Jennifer Butler says they've taken the guesswork out of knowing about GMOs where she works as the grocery manager at Abby's Health and Nutrition store in Tampa. The store has been around for nearly two decades and prides itself on organic, non-GMO food.
"We don't have a lot of the chemical ingredients that a lot of other companies will choose to put on their shelves. I think most customers if given the option to get something that's NON-GMO would, of course, take that option, but right now there's no way to know."
Regardless of where you stand on the issue of GMOs, Dr. Lauri Wright, assistant professor at USF Health and a registered dietician, says labeling is a step in the right direction. "I think it's always important that consumers have that knowledge."
If the legislation becomes law, food companies could select from among three options to alert you if a product contains GMOs.
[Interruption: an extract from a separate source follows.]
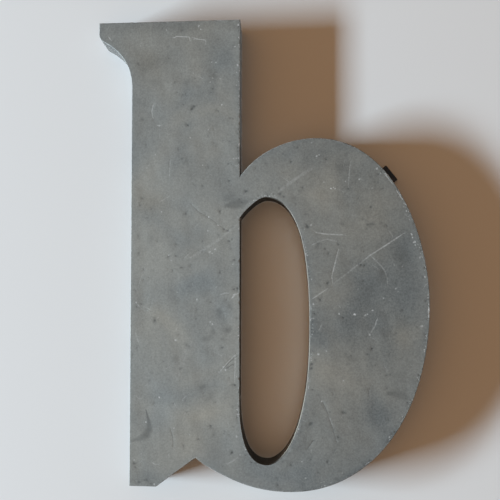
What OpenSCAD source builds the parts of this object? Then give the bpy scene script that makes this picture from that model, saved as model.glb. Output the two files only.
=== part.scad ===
// Hollow sign letter, lower-case b, made up from zinc sheet: a flat face plate, side strips (returns)
// soldered on edge behind it, an open back with braces, and two screw lugs that lie on the wall.
// X runs to the right, Z up, and the face looks towards -Y. The wall is the plane Y = 0.
// The origin is the screw hole of the top lug, on the wall, because the letter hangs there.
// Outline sizes are measured from the left edge of the stem and from the base line of its foot.

/* [Stem and serif] */
// Width of the stem
stem_w = 117; // [100:1:128]
// Height of the stem above the base line
stem_h = 497.5; // [470:0.5:520]
// How far the serif reaches left of the stem
serif_reach = 36.5; // [25:0.5:45]
// Height of the serif's upright edge
serif_edge_h = 11.5; // [8:0.5:14]
// Drop of the rounded lip under the serif's edge
serif_lip_drop = 8.5; // [6:0.5:10]
// Width of the rounded lip under the serif's edge
serif_lip_w = 4; // [3:0.5:6]
// Height over which the serif's hollow curve runs into the stem
serif_curve_h = 52.5; // [40:0.5:70]

/* [Foot and notch] */
// Width of the flat foot
foot_w = 28.7; // [20:0.1:40]
// Distance of the notch's peak from the left edge
notch_x = 70.5; // [60:0.5:76]
// Height of the notch's peak
notch_h = 31; // [22:0.5:34]
// Distance from the left edge to where the bowl starts at the notch
toe_x = 80; // [78:0.5:84]
// Height at which the bowl starts at the notch
toe_h = 24; // [18:0.5:28]

/* [Bowl] */
// Height at which the bowl leaves the right side of the stem
crotch_h = 328; // [315:1:340]
// Distance of the bowl's top from the left edge
bowl_top_x = 196.5; // [185:0.5:205]
// Height of the bowl's top
bowl_top_h = 368.5; // [360:0.5:380]
// Distance of the bowl's right side from the left edge
bowl_right_x = 314.3; // [300:0.1:330]
// Height of the bowl's furthest point on the right
bowl_right_h = 195; // [180:1:210]
// Distance of the bowl's bottom from the left edge
bowl_bottom_x = 168; // [160:1:176]
// How far the bowl drops below the base line
bowl_drop = 2.5; // [0:0.5:6]

/* [Counter] */
// Height of the counter's sharp top corner on the stem
peak_h = 284.5; // [275:0.5:292]
// Distance of the counter's top from the left edge
counter_top_x = 144.7; // [138:0.1:150]
// Height of the counter's top
counter_top_h = 306.3; // [300:0.1:312]
// Distance of the counter's right side from the left edge
counter_right_x = 191.1; // [182:0.1:198]
// Height of the counter's furthest point on the right
counter_right_h = 170; // [150:1:185]
// Distance of the counter's bottom from the left edge
counter_bottom_x = 146; // [140:0.5:150]
// Height of the counter's bottom
counter_bottom_h = 25; // [20:0.5:30]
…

They could disclose GMO ingredients on the package using words, a symbol created by the USDA, or they could adopt an electronic option such as a QR code.
"What I don't want to see is that label being something that scares everyone away. We saw that many decades ago with saccharin. GMOs, they've been in our food supply for over 18 years and they really have been found to be safe," Dr. Wright says.
But the labels may not cut down on the confusion after all.
Meats and other food derived from livestock given GMO feed would not have to be labeled. In addition, food where meat, poultry or eggs are the primary ingredient, but still contain GMOs would also be exempt.
The labels aren't a done deal yet. The House, which approved a GMO labeling bill last year, would need to approve the Senate's measure first.